Despite the deviation of funding practices from the provisions of the founding document, the allocation of money from the budget to the television station does not stop there.
The response to Žurnal’s access to information request was as follows. “In 2013 and 2014, the City of Sarajevo concluded an Agreement on Business and Technical Cooperation with TVSA, whose total value was 46,800 KM including VAT (2013 – 23,400 KM incl. VAT; 2014 – 23,400 KM incl. VAT). The Agreement regulates the coverage and promotion of activities and projects of the City of Sarajevo using communication tools such as items on the city’s current projects and the activities of city officials, items on press conferences, guest appearances of City of Sarajevo representatives in the media outlet’s programs (Journal, Morning Program, Good Vibrations, Coffee with …, etc.)”.
THREE MARKS PER HOUSEHOLD
The already mentioned Report on the Work and Operation of the Public Enterprise of TVSA for 2014, which the Canton Government adopted in mid-January 2016, provides somewhat different data from those the City gave us. Revenue from the City of Sarajevo in 2013 amounted to 19,090 KM, while it was 30,530 KM the next year!
In the agreement with the City of Sarajevo, TVSA committed to broadcasting live the formal sessions held on the occasion of 6 April (Sarajevo City Day), and 25 November (B&H Statehood Day), “and from the sessions to provide video recordings for the archive of the City of Sarajevo. Also, in its program, it broadcast greetings on state occasions, religious and New Year holidays”.
In addition to that, in 2013 and 2014, TVSA also generated revenue from “certain city municipalities with which it has had many years of successful cooperation”:
In total, from the City and six municipalities in the territory of Sarajevo Canton, TVSA collected more than 160,000 KM in 2013, and more than 175,000 KM the next year.
These data confirm that budget funds are not spent transparently. When researching reports on budget executions, Žurnal calculated the amount of 120,000 KM (which five municipalities had paid into TVSA’s account in 2013), and 90,000 KM the next year. In its budget execution reports, one Sarajevo municipality did not even show payments for TVSA, while some municipalities showed smaller amounts than those published by TVSA.
In this way, the citizens of Sarajevo are actually paying for Sarajevo’s cantonal television three times: once through the Canton of Sarajevo budget; once from the budget of the City of Sarajevo; and once from the budget of the municipality in which they live. When all the amounts that TVSA receives from different budgets are added up, it seems that every household in the Canton pays three marks (1.5 EUR)per month for the television station’s work.
The public media outlet’s revenue from the budgets of the City and municipalities is listed as marketing revenue, which is an additional problem: under the Code on Commercial Communication, “commercial communication shall be immediately recognized as such”, with the Code defining commercial communication on television as “visual presentations with or without sound. They are aimed at promoting, directly or indirectly, products, services or images of a natural or legal person engaged in economic activity. Such visual presentations accompany, or are included in the program in exchange for monetary compensation or a similar counter-service, or for the purpose of self-promotion. Forms of audio-visual commercial communication include, among other things, television advertising, sponsorship, teleshopping and product placement.”

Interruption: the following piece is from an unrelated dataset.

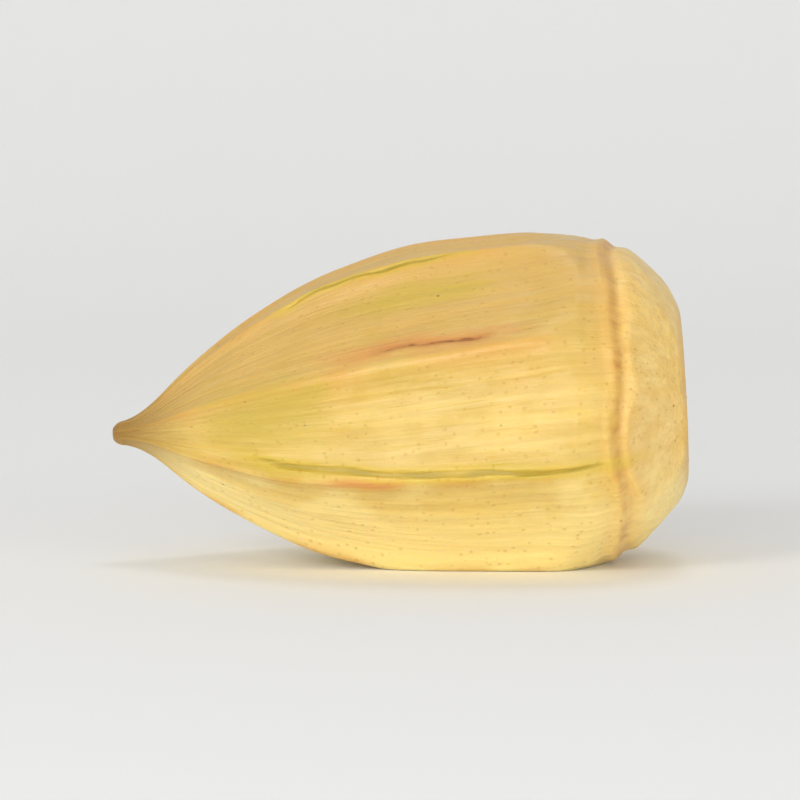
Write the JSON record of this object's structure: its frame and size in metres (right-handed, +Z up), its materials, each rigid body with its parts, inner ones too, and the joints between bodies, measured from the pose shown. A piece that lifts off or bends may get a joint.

From the response we received from the City of Sarajevo, we know that the paid items are about “the city’s current projects and the activities of city officials, items on press conferences, and guest appearances of City of Sarajevo representatives in the media outlet’s programs”. The City receives at least a part of these services from other commercial or public media as well, but does not pay for them.
From some municipality budget execution reports, we know that payments were made for so-called “chronicles of current events” – items on what is happening in municipalities, which are aired in a program called Sarajevo Chronicle. This program airs on Saturdays at 13:50. It commissions content, but contrary to the Code on Commercial Communication, they are not labelled as “paid programming”. Seventeen hours of this program are produced a year, with 31 hours of repeats.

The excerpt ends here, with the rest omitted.